Japan investors in shock as bargain stocks still exist

by admin on January 11, 2013

One of the only things I remember from Peter Lynch is very readable book, One Up On Wall Street, was that you need to get interested in things which are ugly, dirty, and smelly. In fact, this is essentially the reason why, when I started looking at Japanese stocks a good few years ago, Nittoh jumped out at me right away.

Now, I know it is pretty futile writing detailed posts about Japanese stocks, since you could have made a good year’s worth of performance in a week just by buying some beta trash. So, I’m going to try and keep this short, and let you get quickly back to gawping at how rich you are getting.

In Japan, termites (literally called “white ants”) are apparently a common problem. While I have never encountered them in person, largely due to not living in a wooden barn in a village, all accounts indicate that they are not pleasant at all.

You can see some examples here: https://www.google.co.jp/search?q=%E7%99%BD%E3%82%A2%E3%83%AA&oe=utf-8&aq=t&rls=org.mozilla:ja:official&hl=ja&client=firefox-a&um=1&ie=UTF-8&tbm=isch&source=og&sa=N&tab=wi&ei=9eTvUKKzF8SkkQW9j4GwAQ&biw=797&bih=345&sei=-OTvUJqvKMfzlAWAj4CoAw

Nittoh originally was a great business, as it was an insect extermination contractor, so it used to get lots of repeat custom.  However, the reason why it became cheap was that the progress in housing technology and efforts in preventing termite attacks gradually reduced the demand for termite protection. Although this demand has been falling, the additional demand from new housing construction has kept overall demand for that line of work about stable. In most of Japan, buildings have a maximum lifetime of around 50 years due to earthquakes, and when buildings get rebuilt they need anti-bug services.
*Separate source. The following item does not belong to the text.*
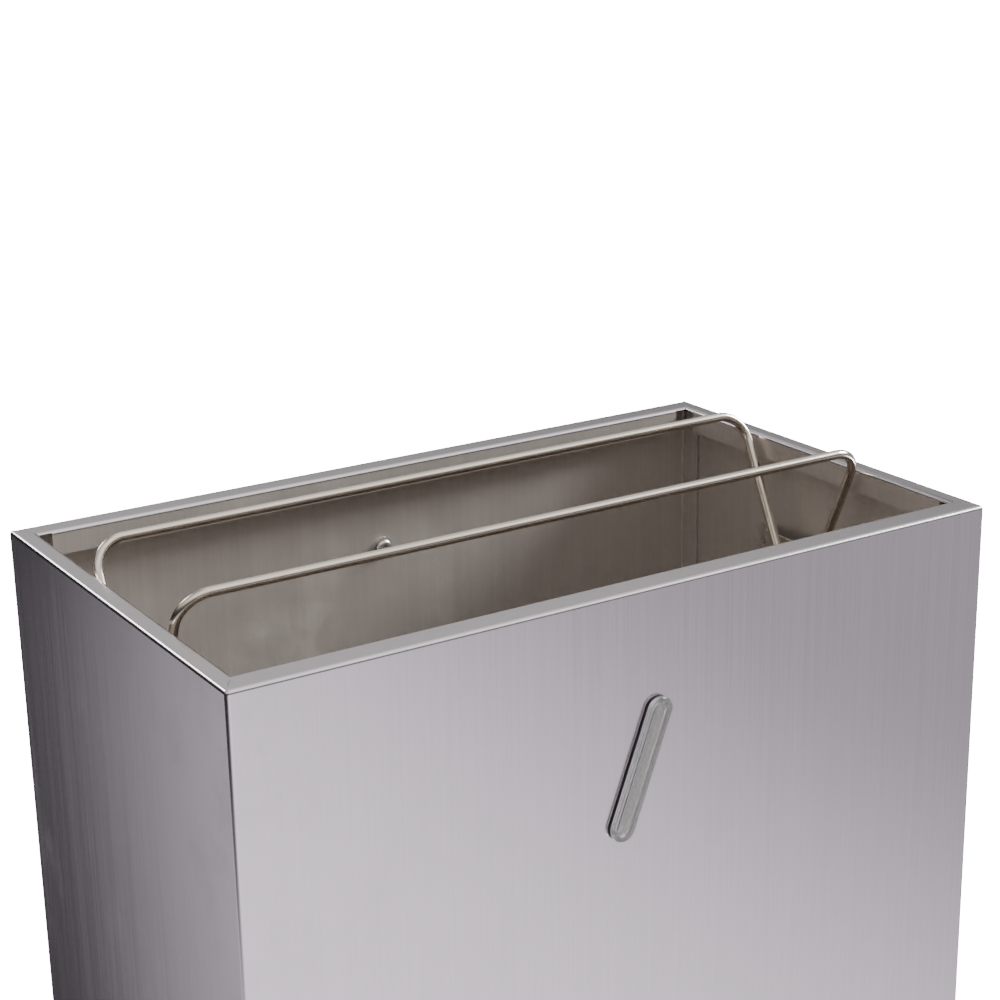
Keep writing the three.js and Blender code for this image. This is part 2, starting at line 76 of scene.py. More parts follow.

Meanwhile, the company grew in maintenance contracting through M&A, and started growing other parallel businesses (building construction work) organically. At present, only 151/ 415 of their operating income is from dealing with termites.

The thesis is simple: About 5 times forward earnings for a capital-light company with some revenue visibility that has been growing NAV per share and earnings despite tough conditions. But, on an EV/ Cashflow basis (my preferred way of doing things) it is almost free (depending on how conservative you are with kicking things out of the balance sheet).

Nittoh revenues etc. Nittoh revenues etc.

They have three segments:


Does gas facility and solar system installation work, upgrading boilers to more efficient ones, and similar. Has a backlog of over one year.

Housing services:

Termite protection.

Building maintenance:

Upgrades buildings, refurbishes them, sells old houses, does weatherproofing work, converts houses to be suitable for old people etc.

Op. inc. (thousands of yen) by segment:

Nittoh operating income by segment Nittoh operating income by segment

Balance sheet (M Yen, MRQ):

Current assets: 2196

Of which:

-Cash: 1032.3

-AR: 715

Investments: 235.3

Buildings (depreciated) and land: 275 + 564

Total liabilities: 1308


Market cap: 966

Needless to say, if you look at the enterprise value, it is way below five times Cashflow – almost nothing, actually.


Other miscellaneous things I like about them (no particular order):

-They have been around for 40 years

-Their profits and NAV have been growing, albeit slowly, despite a very tough environment

-They are getting out of some unprofitable contracts in maintenance

-They have a very strong position in their home market of Aichi, because they get recommended by the business association there (this business association is also the top customer, accounting for about 20% of their revenues)

-They have a growth strategy

-They pay 15 Yen per share in dividends – might not be a great yield by now, but not awful

So, you should rush out to buy … but I’m talking my book. Maybe you should ignore this/ do the opposite of what I’m saying.


What I do not like about them:


-The stock has been rocketing recently (duh)

-People can put off building upgrades during business downturns

-Their expansion strategy is untested, because it relies on getting market share in new geographical areas within Japan

These things which I don’t like about them are bearable.

Oh, did I mention? They’re almost free?

{ 1 comment… read it below or add one }

Feuerball January 14, 2013 at 6:24 am

A couple of stocks, I like: Moresco Oil research 5018.T, produces chemical consumable, like vacuum oil, hotmelts, lubricants. This is a good business generally (Berkshire purchased Lubrizol along the same lines). The company is reasonably prices at ~9x earnings and growth organically and by acquisition (as far as I can tell)

I am also looking at Central japan Railways, which runs the main Shinkansen lines. Seems to be a growth stock of some sorts, which is surprising to me. Don’t own it but consider buying some.

I do think the REIT space should be interesting. you mentioned Hankyu REIT 8977.T before, which owns prime RE apparently. I have only taken a customary look however.